## GIVEN PROBLEM
Extract the lines between the ones holding "shaftTop, smallFacets), steel);" and "before = set(bpy.data.objects)", inclusive, exactly as written and nothing more.

## DATA SHOWN
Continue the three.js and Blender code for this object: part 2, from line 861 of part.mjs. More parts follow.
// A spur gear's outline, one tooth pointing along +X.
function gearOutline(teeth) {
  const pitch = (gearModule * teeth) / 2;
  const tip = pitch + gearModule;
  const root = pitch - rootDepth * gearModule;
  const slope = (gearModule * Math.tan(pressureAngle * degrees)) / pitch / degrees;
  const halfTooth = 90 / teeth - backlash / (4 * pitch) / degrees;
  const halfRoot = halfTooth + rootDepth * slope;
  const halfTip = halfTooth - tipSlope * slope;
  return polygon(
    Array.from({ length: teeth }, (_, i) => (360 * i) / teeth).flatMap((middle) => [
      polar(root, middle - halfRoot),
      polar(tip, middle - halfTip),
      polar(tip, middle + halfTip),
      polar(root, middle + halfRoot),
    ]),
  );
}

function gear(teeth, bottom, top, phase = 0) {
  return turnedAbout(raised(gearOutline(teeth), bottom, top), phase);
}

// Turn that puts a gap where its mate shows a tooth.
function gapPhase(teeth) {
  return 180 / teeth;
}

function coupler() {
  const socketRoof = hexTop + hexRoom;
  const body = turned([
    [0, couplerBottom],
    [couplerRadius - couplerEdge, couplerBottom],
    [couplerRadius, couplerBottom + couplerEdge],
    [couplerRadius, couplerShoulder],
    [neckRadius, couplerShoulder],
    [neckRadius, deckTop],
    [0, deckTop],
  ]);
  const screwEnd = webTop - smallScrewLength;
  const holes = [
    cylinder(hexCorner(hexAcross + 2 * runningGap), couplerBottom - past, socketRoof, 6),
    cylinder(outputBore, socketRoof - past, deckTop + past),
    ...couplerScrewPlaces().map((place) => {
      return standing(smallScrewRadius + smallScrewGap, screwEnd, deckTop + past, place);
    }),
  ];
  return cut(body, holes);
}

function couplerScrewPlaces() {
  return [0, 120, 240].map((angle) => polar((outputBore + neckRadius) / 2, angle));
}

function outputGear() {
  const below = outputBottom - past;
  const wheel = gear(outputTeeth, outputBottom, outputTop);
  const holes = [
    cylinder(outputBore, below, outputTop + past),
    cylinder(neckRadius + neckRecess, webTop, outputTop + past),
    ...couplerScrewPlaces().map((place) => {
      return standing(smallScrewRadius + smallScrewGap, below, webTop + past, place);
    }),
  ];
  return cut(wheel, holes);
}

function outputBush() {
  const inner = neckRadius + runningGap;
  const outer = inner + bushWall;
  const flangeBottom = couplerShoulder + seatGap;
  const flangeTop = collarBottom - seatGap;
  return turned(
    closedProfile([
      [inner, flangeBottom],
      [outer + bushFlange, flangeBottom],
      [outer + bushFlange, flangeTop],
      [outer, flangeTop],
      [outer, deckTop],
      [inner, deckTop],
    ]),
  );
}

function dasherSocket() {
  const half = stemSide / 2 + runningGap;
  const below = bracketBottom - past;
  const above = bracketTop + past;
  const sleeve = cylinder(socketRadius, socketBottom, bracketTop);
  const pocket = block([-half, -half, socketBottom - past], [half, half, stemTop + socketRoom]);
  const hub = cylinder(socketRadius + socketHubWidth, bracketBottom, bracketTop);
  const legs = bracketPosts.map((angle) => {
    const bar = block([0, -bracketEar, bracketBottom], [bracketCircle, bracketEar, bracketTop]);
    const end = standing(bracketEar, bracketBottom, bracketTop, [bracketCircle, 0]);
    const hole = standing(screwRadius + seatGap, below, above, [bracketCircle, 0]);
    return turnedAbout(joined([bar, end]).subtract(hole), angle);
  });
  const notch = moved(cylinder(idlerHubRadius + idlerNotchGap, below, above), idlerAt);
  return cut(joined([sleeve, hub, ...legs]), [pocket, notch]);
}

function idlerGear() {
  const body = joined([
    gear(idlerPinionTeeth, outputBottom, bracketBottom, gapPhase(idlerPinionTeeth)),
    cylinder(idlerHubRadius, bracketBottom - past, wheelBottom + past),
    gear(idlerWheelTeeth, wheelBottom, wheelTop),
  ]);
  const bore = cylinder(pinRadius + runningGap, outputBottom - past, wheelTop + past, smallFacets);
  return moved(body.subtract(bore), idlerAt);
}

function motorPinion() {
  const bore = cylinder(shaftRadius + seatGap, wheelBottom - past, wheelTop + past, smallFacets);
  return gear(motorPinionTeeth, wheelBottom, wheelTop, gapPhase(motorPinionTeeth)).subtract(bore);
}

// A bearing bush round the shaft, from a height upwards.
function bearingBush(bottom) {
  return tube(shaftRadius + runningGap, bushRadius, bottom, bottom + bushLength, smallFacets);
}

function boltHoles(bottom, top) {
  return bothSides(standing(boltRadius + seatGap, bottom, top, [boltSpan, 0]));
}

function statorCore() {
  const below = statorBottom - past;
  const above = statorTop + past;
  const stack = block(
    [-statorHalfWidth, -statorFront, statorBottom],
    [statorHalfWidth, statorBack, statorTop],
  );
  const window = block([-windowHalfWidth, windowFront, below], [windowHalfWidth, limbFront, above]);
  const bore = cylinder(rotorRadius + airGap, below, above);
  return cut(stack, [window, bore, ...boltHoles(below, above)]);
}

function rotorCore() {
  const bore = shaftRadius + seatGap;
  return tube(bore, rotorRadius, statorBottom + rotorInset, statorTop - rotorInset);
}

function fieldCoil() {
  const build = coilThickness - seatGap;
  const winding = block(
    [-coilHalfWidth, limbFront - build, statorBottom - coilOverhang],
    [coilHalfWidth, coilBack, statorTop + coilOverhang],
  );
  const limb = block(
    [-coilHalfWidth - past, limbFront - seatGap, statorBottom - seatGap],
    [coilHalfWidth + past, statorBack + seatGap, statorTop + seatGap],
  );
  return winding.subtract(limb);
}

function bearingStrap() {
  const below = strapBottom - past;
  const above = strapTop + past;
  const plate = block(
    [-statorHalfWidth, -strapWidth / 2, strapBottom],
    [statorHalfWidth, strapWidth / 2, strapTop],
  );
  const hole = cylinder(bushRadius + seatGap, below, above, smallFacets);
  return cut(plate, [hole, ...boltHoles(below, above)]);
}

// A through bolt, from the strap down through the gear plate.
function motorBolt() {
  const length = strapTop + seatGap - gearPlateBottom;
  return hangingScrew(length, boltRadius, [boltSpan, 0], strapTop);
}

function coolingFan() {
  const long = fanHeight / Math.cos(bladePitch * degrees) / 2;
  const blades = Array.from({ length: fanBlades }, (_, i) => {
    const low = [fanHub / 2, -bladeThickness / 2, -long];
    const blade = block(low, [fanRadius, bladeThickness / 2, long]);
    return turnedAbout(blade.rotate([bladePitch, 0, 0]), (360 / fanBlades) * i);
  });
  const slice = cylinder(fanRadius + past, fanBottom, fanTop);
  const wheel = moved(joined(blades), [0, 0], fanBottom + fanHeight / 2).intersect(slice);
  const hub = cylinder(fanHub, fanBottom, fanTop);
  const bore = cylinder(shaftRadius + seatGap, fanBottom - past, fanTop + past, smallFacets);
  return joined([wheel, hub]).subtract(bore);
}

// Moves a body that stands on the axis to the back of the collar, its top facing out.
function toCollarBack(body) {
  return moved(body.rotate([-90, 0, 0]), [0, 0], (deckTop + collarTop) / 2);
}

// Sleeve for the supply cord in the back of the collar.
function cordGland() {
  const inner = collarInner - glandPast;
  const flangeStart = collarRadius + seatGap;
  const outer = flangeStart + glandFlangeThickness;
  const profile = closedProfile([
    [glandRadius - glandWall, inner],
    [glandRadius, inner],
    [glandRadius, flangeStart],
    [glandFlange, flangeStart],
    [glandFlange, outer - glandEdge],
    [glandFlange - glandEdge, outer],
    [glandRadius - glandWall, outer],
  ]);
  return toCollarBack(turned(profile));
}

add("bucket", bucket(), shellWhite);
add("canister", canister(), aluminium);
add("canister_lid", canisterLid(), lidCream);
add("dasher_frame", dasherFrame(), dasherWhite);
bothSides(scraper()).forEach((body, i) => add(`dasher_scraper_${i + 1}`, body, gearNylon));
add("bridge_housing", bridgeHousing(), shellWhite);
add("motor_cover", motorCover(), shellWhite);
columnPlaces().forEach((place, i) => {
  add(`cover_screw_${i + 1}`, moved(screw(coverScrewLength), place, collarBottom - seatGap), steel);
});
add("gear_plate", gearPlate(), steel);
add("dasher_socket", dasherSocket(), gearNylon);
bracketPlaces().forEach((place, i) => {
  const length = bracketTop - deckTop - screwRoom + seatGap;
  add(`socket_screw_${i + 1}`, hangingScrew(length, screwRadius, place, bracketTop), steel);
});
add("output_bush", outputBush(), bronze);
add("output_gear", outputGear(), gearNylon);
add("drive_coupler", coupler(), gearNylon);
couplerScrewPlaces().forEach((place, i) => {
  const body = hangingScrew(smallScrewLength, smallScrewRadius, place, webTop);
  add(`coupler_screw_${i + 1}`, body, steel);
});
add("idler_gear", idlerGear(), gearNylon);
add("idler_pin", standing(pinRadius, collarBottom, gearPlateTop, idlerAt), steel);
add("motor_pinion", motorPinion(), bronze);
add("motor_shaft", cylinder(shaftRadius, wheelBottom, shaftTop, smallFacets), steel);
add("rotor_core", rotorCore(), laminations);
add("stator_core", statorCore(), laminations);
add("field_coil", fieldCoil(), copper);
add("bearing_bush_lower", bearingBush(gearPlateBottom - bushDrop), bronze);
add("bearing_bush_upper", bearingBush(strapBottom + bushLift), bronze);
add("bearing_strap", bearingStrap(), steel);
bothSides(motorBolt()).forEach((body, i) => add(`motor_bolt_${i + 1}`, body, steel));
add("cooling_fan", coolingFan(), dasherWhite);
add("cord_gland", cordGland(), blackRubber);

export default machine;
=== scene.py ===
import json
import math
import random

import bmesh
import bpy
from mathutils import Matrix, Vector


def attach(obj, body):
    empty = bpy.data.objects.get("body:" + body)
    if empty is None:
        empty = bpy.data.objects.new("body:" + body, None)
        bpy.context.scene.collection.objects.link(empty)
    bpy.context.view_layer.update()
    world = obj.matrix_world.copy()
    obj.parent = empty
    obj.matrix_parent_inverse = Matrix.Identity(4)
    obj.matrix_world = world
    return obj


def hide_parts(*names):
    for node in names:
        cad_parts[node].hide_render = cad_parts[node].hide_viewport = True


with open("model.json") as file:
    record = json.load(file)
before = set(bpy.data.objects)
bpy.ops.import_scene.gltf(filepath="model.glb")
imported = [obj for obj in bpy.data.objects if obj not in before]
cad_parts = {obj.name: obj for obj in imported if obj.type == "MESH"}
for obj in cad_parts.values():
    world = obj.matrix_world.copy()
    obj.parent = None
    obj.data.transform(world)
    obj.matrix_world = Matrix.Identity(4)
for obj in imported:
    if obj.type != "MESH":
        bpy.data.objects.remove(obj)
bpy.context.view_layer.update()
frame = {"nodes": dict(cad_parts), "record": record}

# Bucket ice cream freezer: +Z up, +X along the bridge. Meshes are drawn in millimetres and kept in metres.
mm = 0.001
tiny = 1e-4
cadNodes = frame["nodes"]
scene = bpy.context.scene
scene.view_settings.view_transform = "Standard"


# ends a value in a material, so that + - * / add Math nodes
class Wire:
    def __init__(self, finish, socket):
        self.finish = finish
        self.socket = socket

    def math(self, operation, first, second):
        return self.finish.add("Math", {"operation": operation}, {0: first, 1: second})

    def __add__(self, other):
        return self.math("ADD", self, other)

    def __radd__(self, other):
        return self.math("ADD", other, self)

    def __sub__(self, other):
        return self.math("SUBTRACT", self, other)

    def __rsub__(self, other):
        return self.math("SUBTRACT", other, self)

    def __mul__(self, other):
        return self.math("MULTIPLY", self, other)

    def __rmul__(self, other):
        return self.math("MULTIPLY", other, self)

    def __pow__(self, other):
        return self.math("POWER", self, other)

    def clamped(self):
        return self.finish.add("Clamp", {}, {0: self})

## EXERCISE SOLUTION
add("motor_shaft", cylinder(shaftRadius, wheelBottom, shaftTop, smallFacets), steel);
add("rotor_core", rotorCore(), laminations);
add("stator_core", statorCore(), laminations);
add("field_coil", fieldCoil(), copper);
add("bearing_bush_lower", bearingBush(gearPlateBottom - bushDrop), bronze);
add("bearing_bush_upper", bearingBush(strapBottom + bushLift), bronze);
add("bearing_strap", bearingStrap(), steel);
bothSides(motorBolt()).forEach((body, i) => add(`motor_bolt_${i + 1}`, body, steel));
add("cooling_fan", coolingFan(), dasherWhite);
add("cord_gland", cordGland(), blackRubber);

export default machine;
=== scene.py ===
import json
import math
import random

import bmesh
import bpy
from mathutils import Matrix, Vector


def attach(obj, body):
    empty = bpy.data.objects.get("body:" + body)
    if empty is None:
        empty = bpy.data.objects.new("body:" + body, None)
        bpy.context.scene.collection.objects.link(empty)
    bpy.context.view_layer.update()
    world = obj.matrix_world.copy()
    obj.parent = empty
    obj.matrix_parent_inverse = Matrix.Identity(4)
    obj.matrix_world = world
    return obj


def hide_parts(*names):
    for node in names:
        cad_parts[node].hide_render = cad_parts[node].hide_viewport = True


with open("model.json") as file:
    record = json.load(file)
before = set(bpy.data.objects)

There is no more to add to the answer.